**Supplied data**
-*-*-

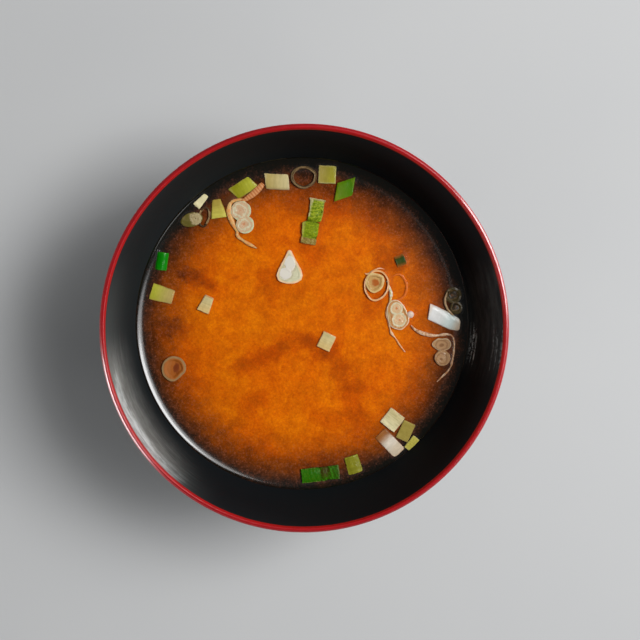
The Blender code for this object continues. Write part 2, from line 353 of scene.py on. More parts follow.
# %% [markdown]
# ## The bowl
#
# A lacquered bowl is turned from wood or pressed from resin, then coated. Spinning a section round the axis
# is how a lathe makes it, so the section is traced first, point by point, and spun in one go. The lip is
# round inside, flat on top and eased off at a slant outside, so a thin bright line runs along its outer edge.
# The foot ring has softened edges. The section starts and ends on the axis, which keeps the solid closed.

# %% A lathe
TURNED_STEPS = 192


def turned(name, section, steps=TURNED_STEPS):
    """Traces a section of (radius, height) points from axis to axis and spins it."""
    let_go()
    bpy.ops.mesh.primitive_plane_add(size=1 * MM, location=(0, 0, 0))
    made = bpy.context.object
    made.name = name
    bpy.ops.object.mode_set(mode="EDIT")
    bpy.ops.mesh.merge(type="CENTER")
    bpy.ops.transform.translate(value=(section[0][0], 0, section[0][1]))
    for near, far in zip(section, section[1:]):
        step = (far[0] - near[0], 0, far[1] - near[1])
        bpy.ops.mesh.extrude_vertices_move(TRANSFORM_OT_translate={"value": step})
    bpy.ops.mesh.select_all(action="SELECT")
    bpy.ops.mesh.spin(steps=steps, angle=2 * math.pi, center=(0, 0, 0), axis=(0, 0, 1))
    bpy.ops.mesh.select_all(action="SELECT")
    bpy.ops.mesh.remove_doubles(threshold=0.001 * MM)
    bpy.ops.mesh.normals_make_consistent(inside=False)
    bpy.ops.object.mode_set(mode="OBJECT")
    bpy.ops.object.shade_smooth_by_angle(angle=math.radians(50))
    return made


def wall_radii(count, edge, start_degrees=0.0):
    """Radii that lie closer together towards the edge, where the wall turns up."""
    start = math.radians(start_degrees)
    sweep = math.radians(90) - start
    return [edge * math.sin(start + sweep * step / count) for step in range(count + 1)]


def arc(centre, radius, first, last, count):
    """Points on an arc in the section, from one angle to another, in degrees."""
    points = []
    for step in range(count + 1):
        angle = math.radians(first + (last - first) * step / count)
        points.append((centre[0] + radius * math.cos(angle), centre[1] + radius * math.sin(angle)))
    return points


# %% The bowl's section
FOOT_NECK = 28.0 * MM
FOOT_RADIUS = 28.8 * MM
FOOT_INNER = 25.4 * MM
FOOT_EDGE = 0.6 * MM
RECESS_HEIGHT = 5.2 * MM

# The lip is round inside and flat on top, and its outer edge is eased off at a slant.
INNER_ROUND = 0.45 * MM
EASED_WIDTH = 0.70 * MM
EASED_ROUND = 0.12 * MM
EASED_SLANT = 42.5  # degrees
eased_drop = (EASED_WIDTH - EASED_ROUND) * math.tan(math.radians(EASED_SLANT))
eased_top = (RIM_RADIUS - EASED_WIDTH, BOWL_HEIGHT - EASED_ROUND)
eased_foot = (RIM_RADIUS - EASED_ROUND, BOWL_HEIGHT - EASED_ROUND - eased_drop)
lip = arc((INNER_RIM + INNER_ROUND, BOWL_HEIGHT - INNER_ROUND), INNER_ROUND, 180, 90, 8)
lip += arc(eased_top, EASED_ROUND, 90, 90 - EASED_SLANT, 3)
lip += arc(eased_foot, EASED_ROUND, 90 - EASED_SLANT, 0, 3)
inside = [(radius, inner_height(radius)) for radius in wall_radii(40, INNER_RIM)]
inside = [point for point in inside if point[1] < BOWL_HEIGHT - INNER_ROUND - 0.1 * MM]
neck_degrees = math.degrees(math.asin(FOOT_NECK / RIM_RADIUS))
outside = [
    (radius, outer_height(radius))
    for radius in reversed(wall_radii(28, RIM_RADIUS, neck_degrees)[1:-1])
    if outer_height(radius) < eased_foot[1] - 0.1 * MM
]
neck_height = outer_height(FOOT_NECK)
neck = [
    (FOOT_NECK + 0.5 * MM, neck_height - 0.15 * MM),
    (FOOT_NECK + 0.12 * MM, neck_height - 0.6 * MM),
    (FOOT_NECK + 0.05 * MM, neck_height - 1.4 * MM),
    (FOOT_NECK + 0.1 * MM, neck_height * 0.5),
]
foot = arc((FOOT_RADIUS - FOOT_EDGE, FOOT_EDGE), FOOT_EDGE, 0, -90, 4)
foot += arc((FOOT_INNER + FOOT_EDGE, FOOT_EDGE), FOOT_EDGE, -90, -180, 4)
recess = arc((FOOT_INNER - 2.0 * MM, RECESS_HEIGHT - 1.2 * MM), 1.2 * MM, 0, 90, 5)
bowl = turned("lacquer_bowl", inside + lip + outside + neck + foot + recess + [(0, RECESS_HEIGHT)])
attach(bowl, "root")
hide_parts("bowl")
print("bowl:", len(bowl.data.polygons), "faces")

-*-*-

**Task prompt**
Copy exactly the lines that run from the first line of the data to the line containing "TURNED_STEPS = 192", please, with both ends included and nothing else.

**Reply to the task**
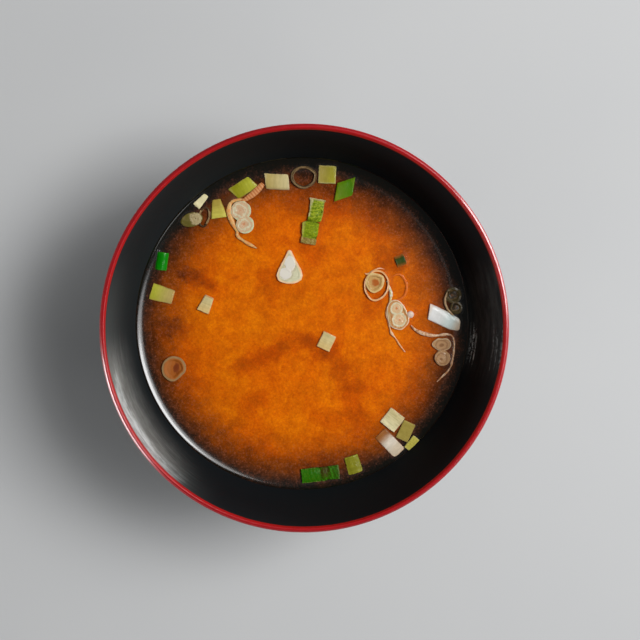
The Blender code for this object continues. Write part 2, from line 353 of scene.py on. More parts follow.
# %% [markdown]
# ## The bowl
#
# A lacquered bowl is turned from wood or pressed from resin, then coated. Spinning a section round the axis
# is how a lathe makes it, so the section is traced first, point by point, and spun in one go. The lip is
# round inside, flat on top and eased off at a slant outside, so a thin bright line runs along its outer edge.
# The foot ring has softened edges. The section starts and ends on the axis, which keeps the solid closed.

# %% A lathe
TURNED_STEPS = 192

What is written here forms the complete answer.